Мне хотелось бы также вспомнить о небольшой, теперь уже мало известной статье. Две странички крохотного формата поражали решительностью опровержения. Так всегда случается: новый взгляд на предмет, открытие неизвестной стороны произведения (общеизвестного) усиливается совершенным отрицанием всего, что прежде считалось главным:
"Самое неважное в "Короле Лире", — писал в этой статье Виктор Шкловский, — на мой взгляд, это то, что произведение это — трагедия... Шекспиру не важно правдоподобие типа, ему не важно, почему Лир говорит сейчас то, а потом другое, почему врываются в его речь грубые шутки. Для Шекспира король Лир актер и шут...
Как нужно играть "Короля Лира"? Играть нужно не тип, тип — это нитки, сшивающие произведение, тип — это или панорамщик, показывающий один вид за другим, или же мотивировка эффектов... Короля Лира нужно играть как каламбуриста и эксцентрика" ("Ход конем").

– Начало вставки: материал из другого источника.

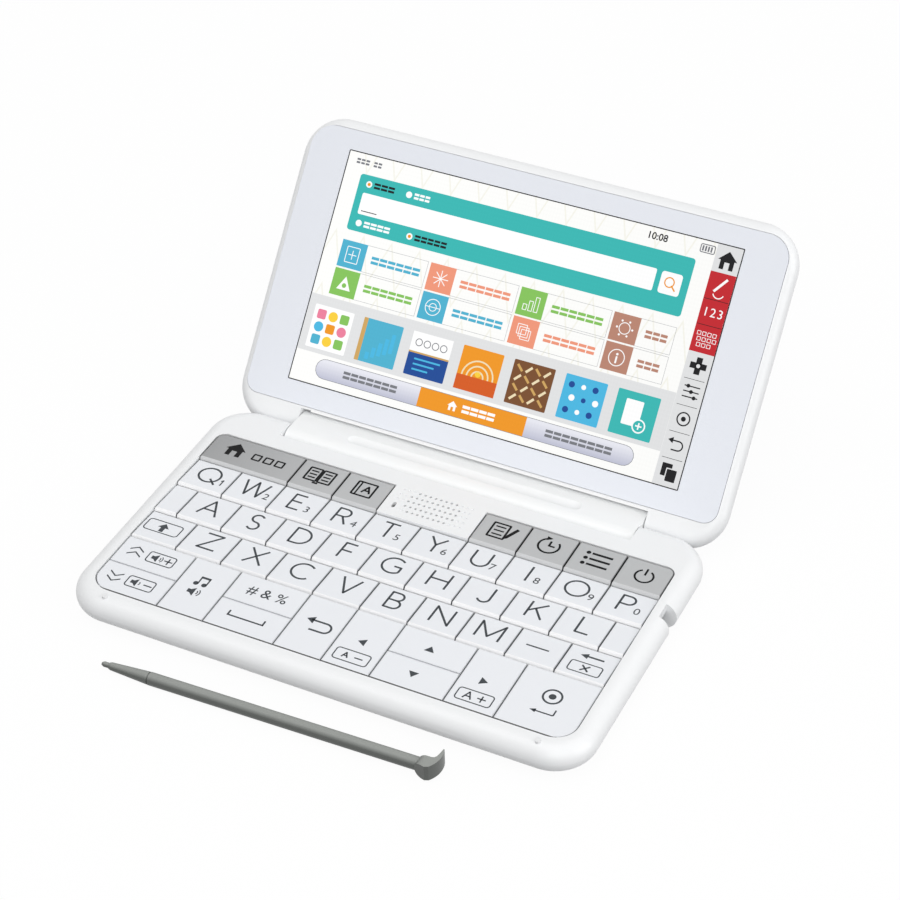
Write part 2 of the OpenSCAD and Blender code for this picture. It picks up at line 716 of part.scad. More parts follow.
module lid_pin_bores() {
    for (s = [-1, 1]) translate([s * (notch_half + pin_reach / 2), 0, 0]) rotate([0, 90, 0])
        cylinder(r = pin_r + pin_clearance, h = pin_reach + 2, center = true, $fn = fine);
}

module lid_back() {
    low = lid_notch_v + lid_rim + wall / 2;
    high = lid_reach - lid_rim;
    rib_step = body_w / 5;
    color("white") at_lid() difference() {
        intersection() {
            lid_pebble();
            translate([-half_w, -lid_t, -lid_t]) cube([body_w, lid_reach + 2 * lid_t, lid_t]);
        }
        lid_notch();
        lid_pin_bores();
        // hollow behind the display, with ribs left standing that carry it
        translate([0, 0, -lid_edge_r + wall]) linear_extrude(lid_t) difference() {
            plate(-half_w + lid_rim, half_w - lid_rim, low, high, 3, corner_r - lid_rim);
            for (i = [-1.5 : 1.5]) translate([i * rib_step - 0.5, low - 1]) square([1, high - low + 2]);
            for (part = [1 / 3, 2 / 3])
                translate([-half_w, low + part * (high - low) - 0.5]) square([body_w, 1]);
        }
    }
}

module lid_frame() {
    color("white") at_lid() difference() {
        intersection() {
            lid_pebble();
            translate([-half_w, -lid_t, 0]) cube([body_w, lid_reach + 2 * lid_t, lid_t]);
        }
        lid_notch();
        lid_pin_bores();
        translate([0, 0, lid_edge_r - pocket_t]) linear_extrude(lid_t)
            plate(-glass_half - glass_gap, glass_half + glass_gap, glass_low - glass_gap,
                  glass_top + glass_gap, glass_r_low + glass_gap, glass_r_top + glass_gap);
        translate([-module_half - 0.3, module_low - 0.3, -1])
            cube([2 * module_half + 0.6, module_top - module_low + 0.6, lid_t]);
    }
}

module display_glass() {
    color("aliceblue") at_lid() {
        translate([0, 0, lid_edge_r - glass_t]) linear_extrude(glass_t)
            plate(-glass_half, glass_half, glass_low, glass_top, glass_r_low, glass_r_top);
        translate([-module_half, module_low, module_back])
            cube([2 * module_half, module_top - module_low, module_t + eps]);
    }
}

// ---------- stylus ----------

// Head seen along its thickness: X points out of the silo, Y to the horn's tip
module head_2d() {
    outer_r = 7.25;
    intersection() {
        polygon([[-head_deep, -head_drop + 0.9], [-2.75, -head_drop], [-1.6, -head_drop + 0.45],
                 [0, -head_drop + 0.6], [0.5, horn_rise], [-0.75, horn_rise], [-1, horn_root + 1.9],
                 [-1.25, horn_root + 0.8], [-1.7, horn_root + 0.2], [-2.4, horn_root],
                 [-head_deep, horn_root]]);
        translate([-outer_r, 2.1]) circle(r = outer_r, $fn = fine);
    }
}

// Head with its inner end rounded over the thickness
module head() {
    mid = head_t / 2;
    intersection() {
        translate([0, 0, -head_low]) linear_extrude(head_t) head_2d();
        translate([0, 2 * head_t, mid - head_low]) rotate([90, 0, 0]) linear_extrude(4 * head_t) {
            translate([mid - head_deep, 0]) circle(r = mid, $fn = fine);
            translate([mid - head_deep, -mid]) square([head_deep, head_t]);
        }
    }
}

// Stylus in its own frame: the head's outer face at x = 0, the shaft along -X
module stylus_solid() {
    shaft_end = -stylus_len + stylus_cone;
    nib = 2.6;
    seam = 0.35;
    head();
    translate([shaft_end, 0, 0]) rotate([0, 90, 0])
        cylinder(r = stylus_r, h = -head_deep + 2 - shaft_end, $fn = fine);
    // tip, grip and seam are turned in one piece with the shaft
    translate([-stylus_len, 0, 0]) rotate([0, 90, 0]) rotate_extrude($fn = fine) polygon([
        [0, 0], [stylus_tip_r * 0.6, 0.1], [stylus_tip_r, 0.7], [stylus_tip_r, nib - 0.3],
        [stylus_tip_r + 0.12, nib - 0.3], [stylus_tip_r + 0.35, nib + 0.3],
        [stylus_r - 0.08, stylus_cone - seam - 0.6], [stylus_r - 0.08, stylus_cone - seam],
        [stylus_r - 0.3, stylus_cone - seam], [stylus_r - 0.3, stylus_cone + eps], [0, stylus_cone + eps]]);
}

// Lying on the table, turned a little, on its tip and on the flat of its head
module stylus() {
    yaw = 0.96;
    head_x = 42.25;
    head_y = front_y - 10.05;
    inner = head_deep - head_t / 2;
    dip = atan((head_low - stylus_tip_r) / (stylus_len - inner - 0.7));
    lift = head_low * cos(dip) + inner * sin(dip);
    color("slategray") translate([head_x, head_y, lift - foot_h]) rotate([0, -dip, yaw]) stylus_solid();
}

bottom_case();
top_case();
battery_cover();
battery();
circuit_board();
key_sheet();
speaker();
stylus_silo();
rubber_pads();
case_screws();
hinge_block();
hinge_pins();
lid_back();
lid_frame();
display_glass();
stylus();
for (k = KEYS) key(k);
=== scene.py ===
"""Looks of a folding pocket dictionary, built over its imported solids.

Sizes are in millimetres unless a name or a comment says otherwise. The frame is the solids' own:
the origin lies under the middle of the base, +Y runs back to the hinge and +Z up.
"""

import math

import bmesh
import bpy
from bpy.props import FloatProperty, FloatVectorProperty, PointerProperty
from bpy.types import Operator, Panel, PropertyGroup
from mathutils import Matrix, Vector


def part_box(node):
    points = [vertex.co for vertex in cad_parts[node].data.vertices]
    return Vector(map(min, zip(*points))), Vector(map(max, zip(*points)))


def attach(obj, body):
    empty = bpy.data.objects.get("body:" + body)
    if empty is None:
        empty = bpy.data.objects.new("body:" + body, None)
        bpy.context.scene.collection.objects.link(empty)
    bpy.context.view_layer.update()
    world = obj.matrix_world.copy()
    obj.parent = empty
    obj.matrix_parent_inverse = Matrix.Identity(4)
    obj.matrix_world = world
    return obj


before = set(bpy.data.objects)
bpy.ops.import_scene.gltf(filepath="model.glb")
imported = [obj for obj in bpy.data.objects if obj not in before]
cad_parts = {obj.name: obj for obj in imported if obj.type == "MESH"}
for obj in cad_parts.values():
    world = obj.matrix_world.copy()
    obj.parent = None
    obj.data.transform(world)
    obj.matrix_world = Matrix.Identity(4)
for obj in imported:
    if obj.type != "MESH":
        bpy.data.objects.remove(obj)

bl_info = {
    "name": "Pocket dictionary",
    "version": (1, 0, 0),
    "blender": (4, 5, 0),
    "location": "3D Viewport > Sidebar > Dictionary",
    "description": "Finishes, key legends and display picture of a folding pocket dictionary",
    "category": "Object",
}

MM = 0.001
THICK = 0.02              # thickness of a printed legend and of one layer of the display picture
CAPITAL = 0.682           # height of a capital letter of the built-in font at size 1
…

Виктор Шкловский больше не перепечатывал эту статью, а жаль. Крайность эксперимента, проба гипотезы в свое время была интересной. Время тогда требовало таких проб. Шекспира от них не убыло. Одно остается в силе и сегодня: "резонеру" не дано права на прямое обращение. Без "каламбуриста" нет и трагической фигуры.

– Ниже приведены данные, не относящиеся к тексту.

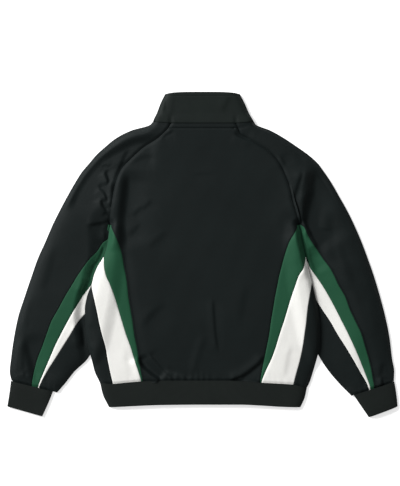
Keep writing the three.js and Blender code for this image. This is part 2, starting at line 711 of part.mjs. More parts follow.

Терминология Мейерхольда так решительно менялась, что понять его старые статьи и выступления теперь не просто. "Мне, начавшему режиссерские свои работы в 1902 году, — писал он в предисловии к своей книге "О театре", — только теперь, к концу десятилетия, дано коснуться тех тайн, которые скрыты в таких первичных его элементах, как просцениум и маска". В словаре символистов и художников близкого к ним круга "тайна" была расхожим словом. Тень таинственности падала на любимые мейерхольдовские образы — карнавальную бауту (белую полумаску с острым птичьим клювом и черную треуголку) с картин венецианца Пьетро Лонги, на фантасмагории Карло Гоцци и Гофмана, — но вряд ли в них открывались какие-либо потусторонние сферы. В его opus'ax (так он называл свои постановки) часто фигурировали свечи, зеркала, игральные карты — символы судьбы. Целый период таких увлечений завершился пышным и зловещим "Маскарадом": просцениум, Неизвестный в бауте, Арбенин, закрученный танцем масок... Потом во множестве статей эффектно сопоставлялась эта премьера и падение царского режима.
И действительно, казалось, что последняя траурная завеса Головина упала не только над спектаклем, но и над прошлым; в том числе и над прошлым самого режиссера. Все в его искусстве как бы изменилось до неузнаваемости; он сам охотно подчеркивал эту совершенную перемену. Вождя театрального Октября интересовали не "тайны", а биомеханика, условные рефлексы, конструктивизм. Да и что загадочного могло быть в площадке, выдвинутой в зрительный зал, или в театральной маске?.. Правда, и научная терминология в его практике как-то не привилась, угасла сама собой. Слова, особенно те, что он сам произносил, скорее запутывали, чем проясняли смысл его работ: открывался он не в декларациях, а в образах, пожалуй, одних из самых сложных в искусстве нашего века.
Элементарные вещи, технические приемы приобретали в его работах особую глубину; как и во всякой истинной поэзии, тут мало что поддавалось пересказу. Фурки "Ревизора", на которых стояли декорации, многое значили.